Baltimore’s Canton Neighborhood


18BC27-2

Chinese porcelain “Canton” plate, painted in characteristic blue landscape motif.  From the Federal Reserve Site (18BC27). Maryland Archaeological Conservation Laboratory.

It might seem like a strange leap from a Chinese porcelain plate to a neighborhood in downtown Baltimore, but the distance is really not that great if you stretch your imagination a little.  In August of 1785, seafarer John O’Donnell sailed his ship, the Pallas, into Baltimore harbor (Scharf 1874:238).  Loaded with export goods like tea, porcelain and silk from China, this ship was the first to directly import Chinese products into Baltimore.  In 1786, O’Donnell purchased eleven acres to the east of the city and named his plantation Canton, after the Chinese city that was the source of his wealth.  Within ten years, O’Donnell had expanded the plantation landholdings to 1,941 acres.

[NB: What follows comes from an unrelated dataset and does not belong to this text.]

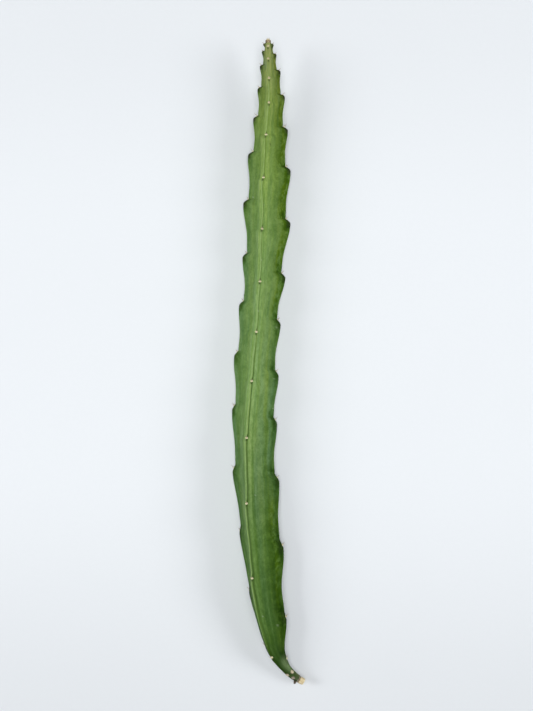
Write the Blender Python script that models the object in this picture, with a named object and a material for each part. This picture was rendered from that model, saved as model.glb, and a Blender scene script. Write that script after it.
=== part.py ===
"""A cutting of a climbing cactus, lying on a flat surface.

The stem is a slim three-ribbed length that hooks to one side at its cut end. Its ribs are
toothed: in each notch sits a felt cushion, the areole, with a few short spines. The woody
core stands out of the cut end. Lengths below are in millimetres, angles in degrees, and a
station is the distance along the centre line from the end of the woody core to the growing tip.

Axes: +Y runs towards the growing tip, +Z up, and the origin is at the middle of the footprint.
"""
import math
import random

import bmesh
import bpy
from mathutils import Vector

MM = 0.001

# The centre line as (x, y, height), from the end of the woody core to the growing tip.
CENTRE_LINE = [
    (25.2, -225.2, 5.5), (21.4, -223.2, 5.9), (17.0, -220.0, 6.6), (12.2, -215.6, 7.6),
    (8.0, -209.4, 9.0), (3.4, -198.6, 10.6), (-2.8, -167.0, 12.3), (-7.0, -132.0, 12.7),
    (-10.4, -90.1, 12.0), (-11.5, -48.2, 10.8), (-9.5, -6.3, 10.0), (-5.5, 42.7, 9.65),
    (-2.5, 91.7, 10.1), (-0.8, 133.5, 12.6), (0.6, 181.7, 18.0), (0.0, 222.6, 24.0),
]

ORIGIN = (-0.12, -1.5)     # the middle of the footprint, in the centre line's own coordinates

# Each rib as (station, reach, angle). The angle is turned from straight up towards -X. The stem
# twists: towards the cut the top rib leans over and the left rib comes to lie underneath.
TOP_RIB = [
    (4, 2.7, 20), (10, 3.1, 22), (17, 4.3, 25), (29, 7.8, 26), (45, 11.3, 26), (58, 13.1, 27),
    (85, 15.2, 24.5), (136, 17.4, 18), (181, 17.7, 12), (220, 17.3, 5.2), (255, 16.7, 3.2),
    (291, 16.8, 4.2), (327, 17.6, 6.6), (363, 16.4, 9.6), (392.7, 13.7, 8), (414.5, 10.8, 0),
    (432.3, 8.2, -1), (445, 6.0, 1), (454, 4.2, 2), (460, 3.2, 2),
]
LEFT_RIB = [
    (4, 2.8, 128), (10, 3.4, 135), (17, 4.6, 142), (30, 8.0, 145), (43, 11.6, 144),
    (57, 13.8, 144), (73, 15.1, 142), (92, 16.5, 139), (114, 17.2, 138), (157, 17.9, 131),
    (198, 17.3, 127), (234, 17.7, 123.5), (268, 17.4, 124.5), (304, 17.1, 125),
    (325, 18.0, 123), (345, 18.4, 122.5), (377, 16.2, 123), (404.6, 12.5, 122), (425.4, 9.3, 121),
    (441, 7.1, 120), (452, 5.0, 120), (456, 4.1, 120), (460, 3.6, 120),
]
RIGHT_RIB = [
    (4, 2.7, -100), (10, 3.1, -95), (17, 4.1, -92), (24, 5.9, -92), (35, 9.2, -93), (46, 12.2, -94),
    (60, 14.4, -96), (75, 15.2, -97), (98, 17.9, -99), (144, 19.5, -109), (190, 19.9, -117.5),
    (207, 20.2, -118.5), (224, 19.8, -120), (261, 18.3, -122), (296, 19.1, -120.5),
    (332, 20.3, -118.5), (371, 18.9, -120), (397.7, 15.4, -118), (420.4, 12.6, -118),
    (437, 9.4, -118), (450, 6.2, -118), (456, 4.4, -118), (460, 3.6, -118),
]

# The stations of the notches on each rib, tip first. The spacing grows with the stem's age.
TOP_NOTCHES = (455.7, 447.1, 433.9, 416.7, 394.3, 364.2, 328, 291.2, 256.3, 222.6, 184, 140.4,
               90, 33.5)
LEFT_NOTCHES = (457.3, 452.3, 442.7, 427.3, 407, 382.1, 348.8, 311.2, 277.4, 242, 205.2, 163.6, 121.5,
                79, 39)
RIGHT_NOTCHES = (457, 450.3, 438.9, 422.2, 399.9, 372.4, 336.3, 298.6, 266.2, 230.4, 196.8, 156.1,
                 109.4, 57.8, 26)

# A tooth as (station, depth of its notch, length of the step out of the notch, softness of the
# step, where on the step the areole sits, as a share of its length, and how full its back is).
TOOTH = [
    (12, 0.2, 6.0, 1.6, 0.55, 1.0), (30, 0.6, 6.0, 1.6, 0.6, 1.0), (60, 1.4, 6.5, 1.5, 0.6, 1.0),
    (110, 2.4, 7.0, 1.4, 0.6, 1.0), (170, 3.0, 5.6, 1.1, 0.42, 1.0), (220, 2.9, 4.8, 0.95, 0.24, 1.0),
    (270, 3.4, 4.0, 0.85, 0.08, 1.0), (330, 3.9, 3.5, 0.75, 0.02, 0.95), (385, 3.9, 2.9, 0.7, 0.05, 0.85),
    (410, 3.3, 2.3, 0.65, 0.12, 0.75), (429, 2.7, 1.7, 0.6, 0.3, 0.68), (447, 2.3, 1.3, 0.6, 0.35, 0.65),
    (460, 1.7, 1.0, 0.6, 0.4, 0.65),
]
WAIST = 0.78            # where a tooth has sunk back to its waist, as a share of the spacing
LAST_SPACING = 44.0     # the spacing below each rib's last notch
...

This porcelain plate, in a style commonly known as Canton, was found along with three others just like it in a brick-lined privy discovered in 1980 during the construction of the Federal Reserve Bank on Sharp Street.  The privy had once stood on a tavern property operated by Robert Williams from the turn of the nineteenth century until the 1840s (Basalik 1994:356).  Tavern customers could enjoy their evening repast served on a plate that had traveled halfway around the world.  Who knows, perhaps this very plate arrived on one of O’Donnell’s ships!

canton 1869

Canton neighborhood in 1869 as shown on the E. Sachse, & Co.’s Bird’s Eye View of the City of Baltimore, 1869. https://www.loc.gov/resource/g3844b.pm002540/

O’Donnell’s eldest son, Columbus, formed the Canton Company in 1828, with partners William Patterson and Peter Cooper.  The aim of this endeavor was to improve the waterfront along the Patapsco River to the east of Fells Point.  Canton became one of the oldest industrial centers in the nation, with the Canton Iron Works built in 1829 (Canton 1981). This area was already home to a popular racetrack and the shipyard where the U.S.S. Constellation was built in the last decade of the eighteenth century (U.S.S. Constellation 2012). Other companies located in Canton in the nineteenth century included brickyards, as well as canning, packing and fertilizing industries. The area became home to a number of immigrant from Wales, Ireland, Germany and Poland, who provided much of the labor force for these industries.

REFERENCE ONLY. Baltimore City Life Museum 8x10 inch Glass Negat

Row houses serving as workers’ housing for the Hughes Company in the Canton neighborhood, ca. 1905.  Maryland Historical Society.

Today, the Canton neighborhood forms a historic district in East Baltimore just east of Fells Point (Canton 1981).  With nearly 100 blocks of shoreline housing, interspersed with churches and businesses,  Canton is one of the largest historic districts in Baltimore.   It is comprised primarily of 19th– and early 20th-century Baltimore-style row houses, many of which have been restored.

References

Basalik, Kenneth. 1994    Urban Development in the Eastern United States:  An Archaeological View from Baltimore, Maryland.   PhD dissertation, Temple University.  University Microfilms, Ann Arbor.

Canton. 1981    Canton Historic District.  National Register of Historic Places Inventory Nomination Form.  Available at https://mht.maryland.gov/secure/medusa/PDF/Baltimore%20City/B-3704.pdf

Scharf, Thomas. 1874    The Chronicles of Baltimore; Being a Complete History of Baltimore Town and Baltimore City from the Earliest Period to the Present Time.  Turnbull Brothers, Baltimore.